• [The problem]: Write out each line exactly as it stands, please.

• [Dataset rows]:
........

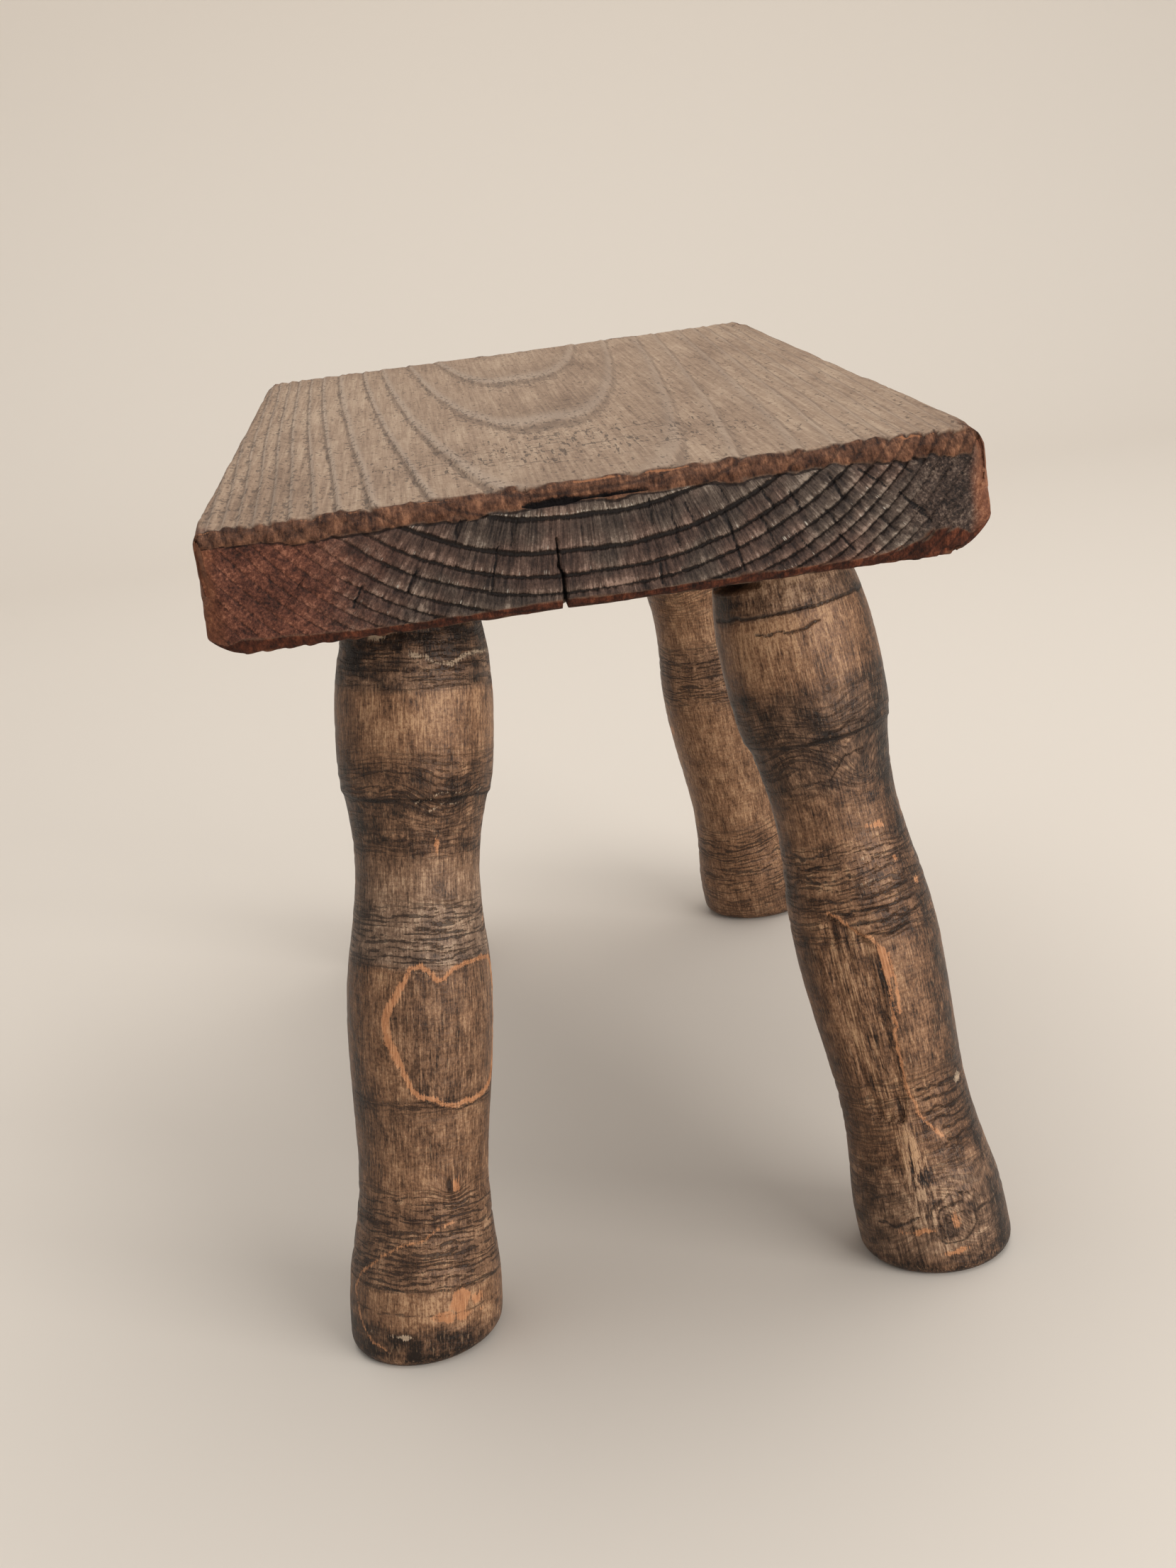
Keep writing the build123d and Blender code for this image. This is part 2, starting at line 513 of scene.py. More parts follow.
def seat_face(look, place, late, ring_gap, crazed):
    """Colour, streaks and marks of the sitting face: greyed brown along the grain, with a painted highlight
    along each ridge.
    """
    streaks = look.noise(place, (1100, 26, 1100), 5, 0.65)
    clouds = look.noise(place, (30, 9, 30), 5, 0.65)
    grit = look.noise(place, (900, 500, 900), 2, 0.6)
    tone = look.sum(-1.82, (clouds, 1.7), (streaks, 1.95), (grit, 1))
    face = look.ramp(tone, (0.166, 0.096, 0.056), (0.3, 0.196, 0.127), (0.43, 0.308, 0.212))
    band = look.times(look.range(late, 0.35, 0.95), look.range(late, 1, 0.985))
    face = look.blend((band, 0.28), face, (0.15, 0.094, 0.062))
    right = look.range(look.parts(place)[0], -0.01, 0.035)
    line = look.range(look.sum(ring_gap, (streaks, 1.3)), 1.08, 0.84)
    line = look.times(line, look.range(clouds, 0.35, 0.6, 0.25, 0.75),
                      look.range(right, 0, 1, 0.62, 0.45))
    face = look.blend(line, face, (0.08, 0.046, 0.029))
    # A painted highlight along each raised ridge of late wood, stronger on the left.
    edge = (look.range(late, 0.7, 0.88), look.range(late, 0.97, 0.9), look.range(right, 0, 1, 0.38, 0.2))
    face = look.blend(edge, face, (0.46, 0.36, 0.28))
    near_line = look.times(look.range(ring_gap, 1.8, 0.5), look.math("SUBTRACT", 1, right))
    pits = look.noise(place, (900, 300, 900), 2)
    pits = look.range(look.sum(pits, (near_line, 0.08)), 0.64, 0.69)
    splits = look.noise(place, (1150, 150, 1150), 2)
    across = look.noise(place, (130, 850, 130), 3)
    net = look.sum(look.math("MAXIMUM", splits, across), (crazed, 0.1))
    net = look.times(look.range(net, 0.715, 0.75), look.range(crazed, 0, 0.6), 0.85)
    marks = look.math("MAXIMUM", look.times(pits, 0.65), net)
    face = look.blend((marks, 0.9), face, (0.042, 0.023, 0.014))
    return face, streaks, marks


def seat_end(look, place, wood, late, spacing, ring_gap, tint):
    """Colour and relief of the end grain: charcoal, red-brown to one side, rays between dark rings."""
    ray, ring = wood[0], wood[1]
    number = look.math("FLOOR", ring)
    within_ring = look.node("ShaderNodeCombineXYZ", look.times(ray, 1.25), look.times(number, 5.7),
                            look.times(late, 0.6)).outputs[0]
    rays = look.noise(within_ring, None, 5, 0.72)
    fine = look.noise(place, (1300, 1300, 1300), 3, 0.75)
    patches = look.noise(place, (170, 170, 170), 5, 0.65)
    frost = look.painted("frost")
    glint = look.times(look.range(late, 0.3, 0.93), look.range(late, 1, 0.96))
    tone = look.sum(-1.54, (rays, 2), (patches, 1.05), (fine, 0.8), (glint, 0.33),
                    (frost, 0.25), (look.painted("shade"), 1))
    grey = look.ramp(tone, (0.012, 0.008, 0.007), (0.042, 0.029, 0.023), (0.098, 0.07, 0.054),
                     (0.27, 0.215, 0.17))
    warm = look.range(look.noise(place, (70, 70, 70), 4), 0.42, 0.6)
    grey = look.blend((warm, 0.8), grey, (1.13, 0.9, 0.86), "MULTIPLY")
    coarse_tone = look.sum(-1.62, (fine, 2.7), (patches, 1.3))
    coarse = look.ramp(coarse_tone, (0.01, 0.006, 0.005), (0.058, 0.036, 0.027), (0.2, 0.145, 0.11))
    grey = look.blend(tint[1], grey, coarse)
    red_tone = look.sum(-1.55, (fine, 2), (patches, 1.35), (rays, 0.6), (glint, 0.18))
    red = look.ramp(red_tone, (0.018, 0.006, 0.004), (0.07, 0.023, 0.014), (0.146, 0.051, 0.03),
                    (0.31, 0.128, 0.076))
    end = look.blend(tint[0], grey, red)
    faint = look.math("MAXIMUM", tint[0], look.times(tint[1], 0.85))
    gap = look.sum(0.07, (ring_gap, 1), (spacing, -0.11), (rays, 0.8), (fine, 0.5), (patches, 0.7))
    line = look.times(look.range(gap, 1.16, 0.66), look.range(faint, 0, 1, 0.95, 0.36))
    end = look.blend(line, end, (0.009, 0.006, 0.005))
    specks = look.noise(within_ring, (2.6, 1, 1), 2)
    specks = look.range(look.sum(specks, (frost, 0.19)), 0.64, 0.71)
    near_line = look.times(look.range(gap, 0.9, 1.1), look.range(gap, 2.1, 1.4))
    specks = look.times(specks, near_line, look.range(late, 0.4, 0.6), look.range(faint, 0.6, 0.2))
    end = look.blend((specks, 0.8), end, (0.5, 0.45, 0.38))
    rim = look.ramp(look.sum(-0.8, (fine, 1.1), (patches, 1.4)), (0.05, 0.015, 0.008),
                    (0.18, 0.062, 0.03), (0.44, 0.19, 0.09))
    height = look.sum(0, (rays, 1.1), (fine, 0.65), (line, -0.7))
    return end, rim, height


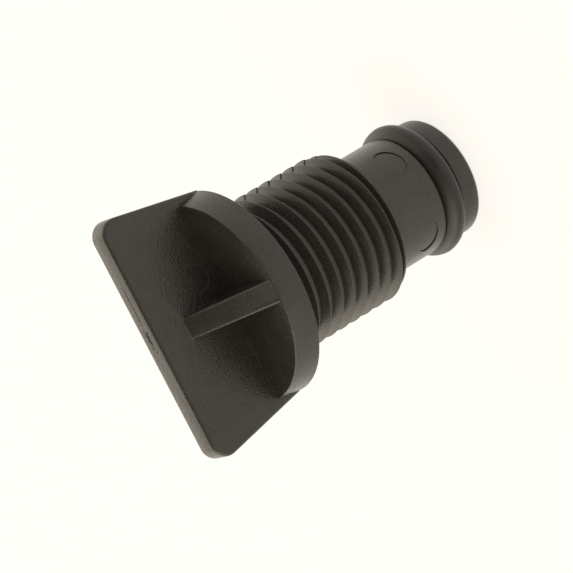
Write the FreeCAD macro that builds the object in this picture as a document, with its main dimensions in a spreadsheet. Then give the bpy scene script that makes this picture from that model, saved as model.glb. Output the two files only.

........

• [The output]:
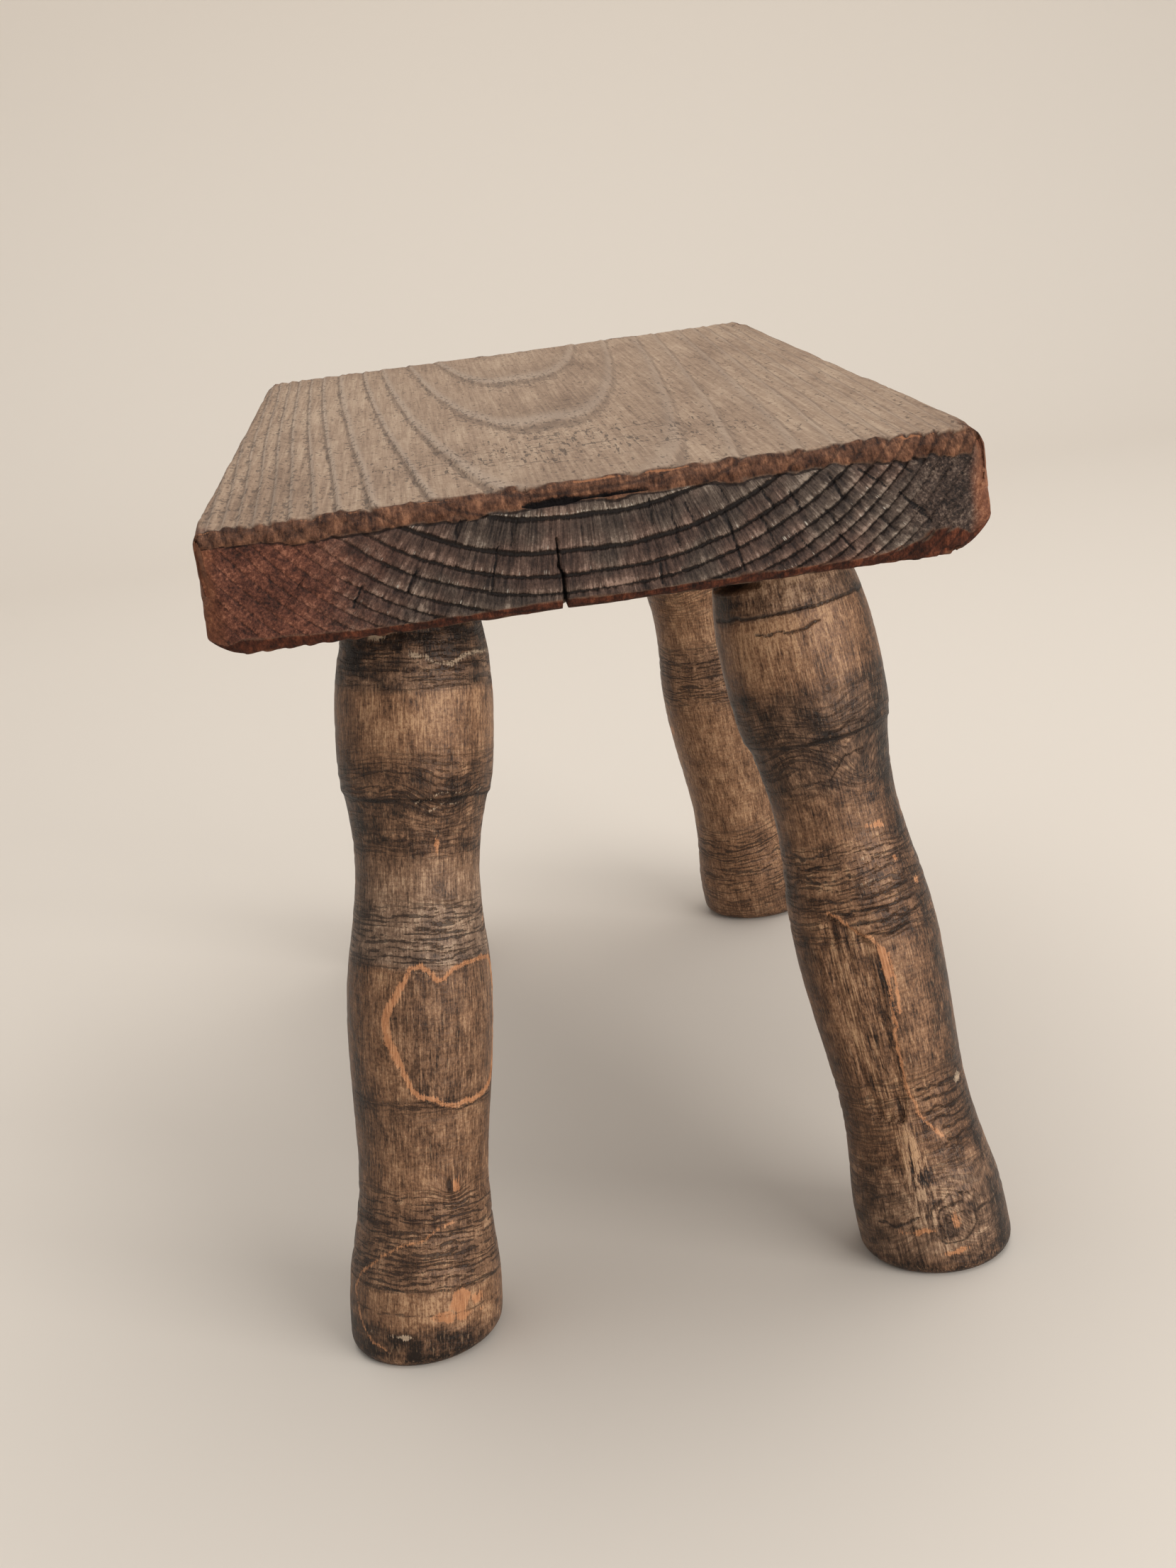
Keep writing the build123d and Blender code for this image. This is part 2, starting at line 513 of scene.py. More parts follow.
def seat_face(look, place, late, ring_gap, crazed):
    """Colour, streaks and marks of the sitting face: greyed brown along the grain, with a painted highlight
    along each ridge.
    """
    streaks = look.noise(place, (1100, 26, 1100), 5, 0.65)
    clouds = look.noise(place, (30, 9, 30), 5, 0.65)
    grit = look.noise(place, (900, 500, 900), 2, 0.6)
    tone = look.sum(-1.82, (clouds, 1.7), (streaks, 1.95), (grit, 1))
    face = look.ramp(tone, (0.166, 0.096, 0.056), (0.3, 0.196, 0.127), (0.43, 0.308, 0.212))
    band = look.times(look.range(late, 0.35, 0.95), look.range(late, 1, 0.985))
    face = look.blend((band, 0.28), face, (0.15, 0.094, 0.062))
    right = look.range(look.parts(place)[0], -0.01, 0.035)
    line = look.range(look.sum(ring_gap, (streaks, 1.3)), 1.08, 0.84)
    line = look.times(line, look.range(clouds, 0.35, 0.6, 0.25, 0.75),
                      look.range(right, 0, 1, 0.62, 0.45))
    face = look.blend(line, face, (0.08, 0.046, 0.029))
    # A painted highlight along each raised ridge of late wood, stronger on the left.
    edge = (look.range(late, 0.7, 0.88), look.range(late, 0.97, 0.9), look.range(right, 0, 1, 0.38, 0.2))
    face = look.blend(edge, face, (0.46, 0.36, 0.28))
    near_line = look.times(look.range(ring_gap, 1.8, 0.5), look.math("SUBTRACT", 1, right))
    pits = look.noise(place, (900, 300, 900), 2)
    pits = look.range(look.sum(pits, (near_line, 0.08)), 0.64, 0.69)
    splits = look.noise(place, (1150, 150, 1150), 2)
    across = look.noise(place, (130, 850, 130), 3)
    net = look.sum(look.math("MAXIMUM", splits, across), (crazed, 0.1))
    net = look.times(look.range(net, 0.715, 0.75), look.range(crazed, 0, 0.6), 0.85)
    marks = look.math("MAXIMUM", look.times(pits, 0.65), net)
    face = look.blend((marks, 0.9), face, (0.042, 0.023, 0.014))
    return face, streaks, marks


def seat_end(look, place, wood, late, spacing, ring_gap, tint):
    """Colour and relief of the end grain: charcoal, red-brown to one side, rays between dark rings."""
    ray, ring = wood[0], wood[1]
    number = look.math("FLOOR", ring)
    within_ring = look.node("ShaderNodeCombineXYZ", look.times(ray, 1.25), look.times(number, 5.7),
                            look.times(late, 0.6)).outputs[0]
    rays = look.noise(within_ring, None, 5, 0.72)
    fine = look.noise(place, (1300, 1300, 1300), 3, 0.75)
    patches = look.noise(place, (170, 170, 170), 5, 0.65)
    frost = look.painted("frost")
    glint = look.times(look.range(late, 0.3, 0.93), look.range(late, 1, 0.96))
    tone = look.sum(-1.54, (rays, 2), (patches, 1.05), (fine, 0.8), (glint, 0.33),
                    (frost, 0.25), (look.painted("shade"), 1))
    grey = look.ramp(tone, (0.012, 0.008, 0.007), (0.042, 0.029, 0.023), (0.098, 0.07, 0.054),
                     (0.27, 0.215, 0.17))
    warm = look.range(look.noise(place, (70, 70, 70), 4), 0.42, 0.6)
    grey = look.blend((warm, 0.8), grey, (1.13, 0.9, 0.86), "MULTIPLY")
    coarse_tone = look.sum(-1.62, (fine, 2.7), (patches, 1.3))
    coarse = look.ramp(coarse_tone, (0.01, 0.006, 0.005), (0.058, 0.036, 0.027), (0.2, 0.145, 0.11))
    grey = look.blend(tint[1], grey, coarse)
    red_tone = look.sum(-1.55, (fine, 2), (patches, 1.35), (rays, 0.6), (glint, 0.18))
    red = look.ramp(red_tone, (0.018, 0.006, 0.004), (0.07, 0.023, 0.014), (0.146, 0.051, 0.03),
                    (0.31, 0.128, 0.076))
    end = look.blend(tint[0], grey, red)
    faint = look.math("MAXIMUM", tint[0], look.times(tint[1], 0.85))
    gap = look.sum(0.07, (ring_gap, 1), (spacing, -0.11), (rays, 0.8), (fine, 0.5), (patches, 0.7))
    line = look.times(look.range(gap, 1.16, 0.66), look.range(faint, 0, 1, 0.95, 0.36))
    end = look.blend(line, end, (0.009, 0.006, 0.005))
    specks = look.noise(within_ring, (2.6, 1, 1), 2)
    specks = look.range(look.sum(specks, (frost, 0.19)), 0.64, 0.71)
    near_line = look.times(look.range(gap, 0.9, 1.1), look.range(gap, 2.1, 1.4))
    specks = look.times(specks, near_line, look.range(late, 0.4, 0.6), look.range(faint, 0.6, 0.2))
    end = look.blend((specks, 0.8), end, (0.5, 0.45, 0.38))
    rim = look.ramp(look.sum(-0.8, (fine, 1.1), (patches, 1.4)), (0.05, 0.015, 0.008),
                    (0.18, 0.062, 0.03), (0.44, 0.19, 0.09))
    height = look.sum(0, (rays, 1.1), (fine, 0.65), (line, -0.7))
    return end, rim, height


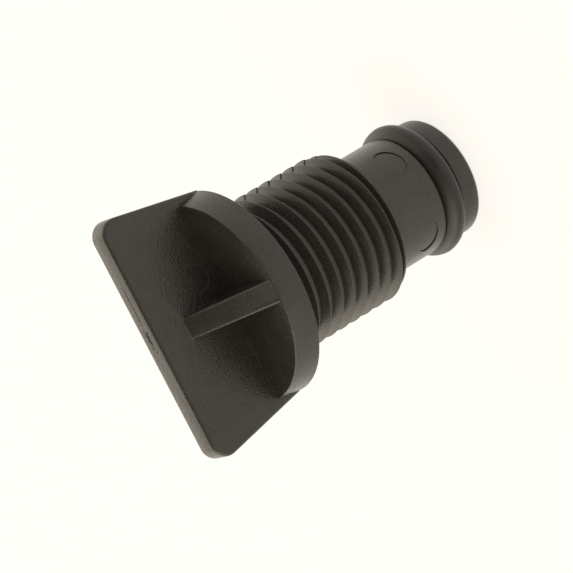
Write the FreeCAD macro that builds the object in this picture as a document, with its main dimensions in a spreadsheet. Then give the bpy scene script that makes this picture from that model, saved as model.glb. Output the two files only.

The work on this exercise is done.